Indeed, there are places in the country where bridges once built across rivers to facilitate people's movements are now a stark image of the rivers having gone dry, of people simply walking across the beds of rivers that once were, of bridges that remain a mockery of human folly. Besides, the unbridled commandeering of rivers by unscrupulous elements continues to threaten the future of other rivers in the country. And if climate change is not reversed, it our coastal regions that could be swallowed by the Bay of Bengal.

The damage we have done to the climate shines in dark brilliance in the floods which have ravaged South Korea, in the forest fires which have repeatedly engulfed the legendary woodlands of California. In these past many weeks, the flames that have leapt out of forests in France and Spain and Italy and Greece are a back-handed tribute to ourselves for the contributions we have made in the exploitation of the planet's resources.

Factories go on emitting smoke. Those countries which have been the biggest contributors to the making of the climate crisis pretend that the malady is the responsibility of all nations. The ravaging of nature has not been the work of the world's underdeveloped societies and yet now we are all condemned to dealing with a situation where every nation needs to pitch in with help in rolling back the tide of destruction. Can we do it? A simple question, but one the answer to which could end up being ambivalent.

It is all so very unfair, but then again, we cannot go on arguing back and forth over which nations have given us a world which we could lose sooner than we know it. In such traditionally cold regions as Pakistan's Balochistan province, the degree of snowfall which once defined it is no more there. Snowfalls are as good as being a tale of the past. But observe how in the past week torrential rains in Balochistan have caused unprecedented floods in the province and claimed the lives of no fewer than 130 people. Homes were simply washed away.
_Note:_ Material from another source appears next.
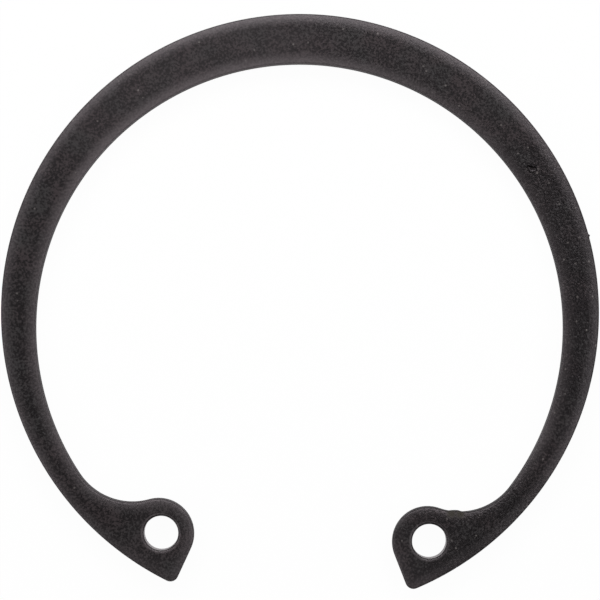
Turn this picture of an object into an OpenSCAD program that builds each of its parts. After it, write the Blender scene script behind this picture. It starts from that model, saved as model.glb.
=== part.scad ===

The Glasgow Climate Pact set out four objectives on the implementation of which the future of the planet rests. A net-zero target to be achieved by the middle of the century and ensuring that the global temperature does not go beyond 1.5 degree Celsius, adaptation toward protecting communities and natural habitats and coughing up the finance needed for the job are all there.

Are these goals good enough? Rainforests are vanishing, animal populations are in steep decline, fishes are hardly in adequate supply any more. We are scrambling to stave off disaster. What if disaster gets the better of us?